> What is needed:
Reproduce all of the data word for word.

> Source excerpt:

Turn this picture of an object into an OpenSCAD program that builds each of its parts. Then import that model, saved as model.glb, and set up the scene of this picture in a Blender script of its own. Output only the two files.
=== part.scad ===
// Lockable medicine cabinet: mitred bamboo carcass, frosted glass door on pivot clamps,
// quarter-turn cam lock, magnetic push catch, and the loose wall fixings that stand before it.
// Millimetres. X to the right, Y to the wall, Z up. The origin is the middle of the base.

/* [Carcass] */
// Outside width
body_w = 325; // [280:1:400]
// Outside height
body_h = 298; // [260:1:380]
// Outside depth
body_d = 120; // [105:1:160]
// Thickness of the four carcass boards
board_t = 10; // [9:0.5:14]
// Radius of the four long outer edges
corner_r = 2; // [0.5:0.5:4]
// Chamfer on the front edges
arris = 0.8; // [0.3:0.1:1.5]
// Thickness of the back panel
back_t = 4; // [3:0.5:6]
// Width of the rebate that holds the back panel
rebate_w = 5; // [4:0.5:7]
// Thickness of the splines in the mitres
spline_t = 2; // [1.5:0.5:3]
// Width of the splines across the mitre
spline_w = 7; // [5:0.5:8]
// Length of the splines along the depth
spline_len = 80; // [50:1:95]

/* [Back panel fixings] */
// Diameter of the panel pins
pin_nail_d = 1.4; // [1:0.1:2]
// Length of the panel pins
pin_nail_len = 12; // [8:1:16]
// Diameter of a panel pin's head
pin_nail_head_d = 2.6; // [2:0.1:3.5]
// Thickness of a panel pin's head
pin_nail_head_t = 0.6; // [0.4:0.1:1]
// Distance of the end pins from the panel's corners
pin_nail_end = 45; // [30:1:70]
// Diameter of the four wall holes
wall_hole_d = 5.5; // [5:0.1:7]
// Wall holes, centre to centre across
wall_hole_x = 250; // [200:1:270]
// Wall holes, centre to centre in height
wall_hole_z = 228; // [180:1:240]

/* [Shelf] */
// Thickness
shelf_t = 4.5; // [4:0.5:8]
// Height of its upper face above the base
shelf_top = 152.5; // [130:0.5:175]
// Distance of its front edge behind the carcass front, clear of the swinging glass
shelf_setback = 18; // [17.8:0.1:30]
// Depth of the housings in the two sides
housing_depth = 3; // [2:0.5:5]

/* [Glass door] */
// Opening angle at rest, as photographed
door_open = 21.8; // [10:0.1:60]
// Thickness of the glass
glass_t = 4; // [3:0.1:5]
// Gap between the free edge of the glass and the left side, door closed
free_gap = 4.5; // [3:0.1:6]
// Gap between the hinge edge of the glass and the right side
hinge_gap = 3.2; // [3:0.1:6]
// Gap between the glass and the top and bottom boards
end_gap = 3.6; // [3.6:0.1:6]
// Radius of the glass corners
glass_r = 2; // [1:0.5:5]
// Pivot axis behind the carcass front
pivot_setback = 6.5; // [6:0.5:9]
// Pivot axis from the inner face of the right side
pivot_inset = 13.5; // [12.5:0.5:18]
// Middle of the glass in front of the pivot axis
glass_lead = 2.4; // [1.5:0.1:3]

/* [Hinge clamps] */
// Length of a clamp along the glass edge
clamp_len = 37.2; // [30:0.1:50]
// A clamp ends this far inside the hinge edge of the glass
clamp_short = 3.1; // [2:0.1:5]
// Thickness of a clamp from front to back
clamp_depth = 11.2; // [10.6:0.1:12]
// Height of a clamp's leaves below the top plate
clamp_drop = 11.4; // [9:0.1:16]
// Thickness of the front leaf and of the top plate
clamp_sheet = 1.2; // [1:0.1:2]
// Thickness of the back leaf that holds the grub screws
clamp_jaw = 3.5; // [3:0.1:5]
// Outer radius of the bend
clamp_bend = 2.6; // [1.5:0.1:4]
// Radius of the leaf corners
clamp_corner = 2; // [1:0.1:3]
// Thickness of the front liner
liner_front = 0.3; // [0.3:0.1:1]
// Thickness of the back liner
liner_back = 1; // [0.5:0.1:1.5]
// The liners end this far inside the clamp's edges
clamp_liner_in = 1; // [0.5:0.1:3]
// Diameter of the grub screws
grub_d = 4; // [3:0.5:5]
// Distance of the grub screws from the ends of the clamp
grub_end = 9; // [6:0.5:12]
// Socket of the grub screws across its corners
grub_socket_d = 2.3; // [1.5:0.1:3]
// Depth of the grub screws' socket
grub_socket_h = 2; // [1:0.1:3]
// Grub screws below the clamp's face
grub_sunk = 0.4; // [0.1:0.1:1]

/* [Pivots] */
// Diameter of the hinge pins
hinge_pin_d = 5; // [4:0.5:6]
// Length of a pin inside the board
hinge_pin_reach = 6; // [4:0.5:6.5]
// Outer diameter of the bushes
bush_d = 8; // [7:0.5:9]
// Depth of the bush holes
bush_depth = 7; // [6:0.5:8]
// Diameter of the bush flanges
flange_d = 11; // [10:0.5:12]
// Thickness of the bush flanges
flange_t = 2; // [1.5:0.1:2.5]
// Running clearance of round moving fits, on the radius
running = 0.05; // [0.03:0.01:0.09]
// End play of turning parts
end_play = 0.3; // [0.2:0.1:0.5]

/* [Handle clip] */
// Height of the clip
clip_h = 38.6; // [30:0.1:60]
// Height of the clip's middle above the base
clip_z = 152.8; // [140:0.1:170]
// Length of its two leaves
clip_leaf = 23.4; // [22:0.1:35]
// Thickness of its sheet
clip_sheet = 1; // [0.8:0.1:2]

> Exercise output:
Turn this picture of an object into an OpenSCAD program that builds each of its parts. Then import that model, saved as model.glb, and set up the scene of this picture in a Blender script of its own. Output only the two files.
=== part.scad ===
// Lockable medicine cabinet: mitred bamboo carcass, frosted glass door on pivot clamps,
// quarter-turn cam lock, magnetic push catch, and the loose wall fixings that stand before it.
// Millimetres. X to the right, Y to the wall, Z up. The origin is the middle of the base.

/* [Carcass] */
// Outside width
body_w = 325; // [280:1:400]
// Outside height
body_h = 298; // [260:1:380]
// Outside depth
body_d = 120; // [105:1:160]
// Thickness of the four carcass boards
board_t = 10; // [9:0.5:14]
// Radius of the four long outer edges
corner_r = 2; // [0.5:0.5:4]
// Chamfer on the front edges
arris = 0.8; // [0.3:0.1:1.5]
// Thickness of the back panel
back_t = 4; // [3:0.5:6]
// Width of the rebate that holds the back panel
rebate_w = 5; // [4:0.5:7]
// Thickness of the splines in the mitres
spline_t = 2; // [1.5:0.5:3]
// Width of the splines across the mitre
spline_w = 7; // [5:0.5:8]
// Length of the splines along the depth
spline_len = 80; // [50:1:95]

/* [Back panel fixings] */
// Diameter of the panel pins
pin_nail_d = 1.4; // [1:0.1:2]
// Length of the panel pins
pin_nail_len = 12; // [8:1:16]
// Diameter of a panel pin's head
pin_nail_head_d = 2.6; // [2:0.1:3.5]
// Thickness of a panel pin's head
pin_nail_head_t = 0.6; // [0.4:0.1:1]
// Distance of the end pins from the panel's corners
pin_nail_end = 45; // [30:1:70]
// Diameter of the four wall holes
wall_hole_d = 5.5; // [5:0.1:7]
// Wall holes, centre to centre across
wall_hole_x = 250; // [200:1:270]
// Wall holes, centre to centre in height
wall_hole_z = 228; // [180:1:240]

/* [Shelf] */
// Thickness
shelf_t = 4.5; // [4:0.5:8]
// Height of its upper face above the base
shelf_top = 152.5; // [130:0.5:175]
// Distance of its front edge behind the carcass front, clear of the swinging glass
shelf_setback = 18; // [17.8:0.1:30]
// Depth of the housings in the two sides
housing_depth = 3; // [2:0.5:5]

/* [Glass door] */
// Opening angle at rest, as photographed
door_open = 21.8; // [10:0.1:60]
// Thickness of the glass
glass_t = 4; // [3:0.1:5]
// Gap between the free edge of the glass and the left side, door closed
free_gap = 4.5; // [3:0.1:6]
// Gap between the hinge edge of the glass and the right side
hinge_gap = 3.2; // [3:0.1:6]
// Gap between the glass and the top and bottom boards
end_gap = 3.6; // [3.6:0.1:6]
// Radius of the glass corners
glass_r = 2; // [1:0.5:5]
// Pivot axis behind the carcass front
pivot_setback = 6.5; // [6:0.5:9]
// Pivot axis from the inner face of the right side
pivot_inset = 13.5; // [12.5:0.5:18]
// Middle of the glass in front of the pivot axis
glass_lead = 2.4; // [1.5:0.1:3]

/* [Hinge clamps] */
// Length of a clamp along the glass edge
clamp_len = 37.2; // [30:0.1:50]
// A clamp ends this far inside the hinge edge of the glass
clamp_short = 3.1; // [2:0.1:5]
// Thickness of a clamp from front to back
clamp_depth = 11.2; // [10.6:0.1:12]
// Height of a clamp's leaves below the top plate
clamp_drop = 11.4; // [9:0.1:16]
// Thickness of the front leaf and of the top plate
clamp_sheet = 1.2; // [1:0.1:2]
// Thickness of the back leaf that holds the grub screws
clamp_jaw = 3.5; // [3:0.1:5]
// Outer radius of the bend
clamp_bend = 2.6; // [1.5:0.1:4]
// Radius of the leaf corners
clamp_corner = 2; // [1:0.1:3]
// Thickness of the front liner
liner_front = 0.3; // [0.3:0.1:1]
// Thickness of the back liner
liner_back = 1; // [0.5:0.1:1.5]
// The liners end this far inside the clamp's edges
clamp_liner_in = 1; // [0.5:0.1:3]
// Diameter of the grub screws
grub_d = 4; // [3:0.5:5]
// Distance of the grub screws from the ends of the clamp
grub_end = 9; // [6:0.5:12]
// Socket of the grub screws across its corners
grub_socket_d = 2.3; // [1.5:0.1:3]
// Depth of the grub screws' socket
grub_socket_h = 2; // [1:0.1:3]
// Grub screws below the clamp's face
grub_sunk = 0.4; // [0.1:0.1:1]

/* [Pivots] */
// Diameter of the hinge pins
hinge_pin_d = 5; // [4:0.5:6]
// Length of a pin inside the board
hinge_pin_reach = 6; // [4:0.5:6.5]
// Outer diameter of the bushes
bush_d = 8; // [7:0.5:9]
// Depth of the bush holes
bush_depth = 7; // [6:0.5:8]
// Diameter of the bush flanges
flange_d = 11; // [10:0.5:12]
// Thickness of the bush flanges
flange_t = 2; // [1.5:0.1:2.5]
// Running clearance of round moving fits, on the radius
running = 0.05; // [0.03:0.01:0.09]
// End play of turning parts
end_play = 0.3; // [0.2:0.1:0.5]

/* [Handle clip] */
// Height of the clip
clip_h = 38.6; // [30:0.1:60]
// Height of the clip's middle above the base
clip_z = 152.8; // [140:0.1:170]
// Length of its two leaves
clip_leaf = 23.4; // [22:0.1:35]
// Thickness of its sheet
clip_sheet = 1; // [0.8:0.1:2]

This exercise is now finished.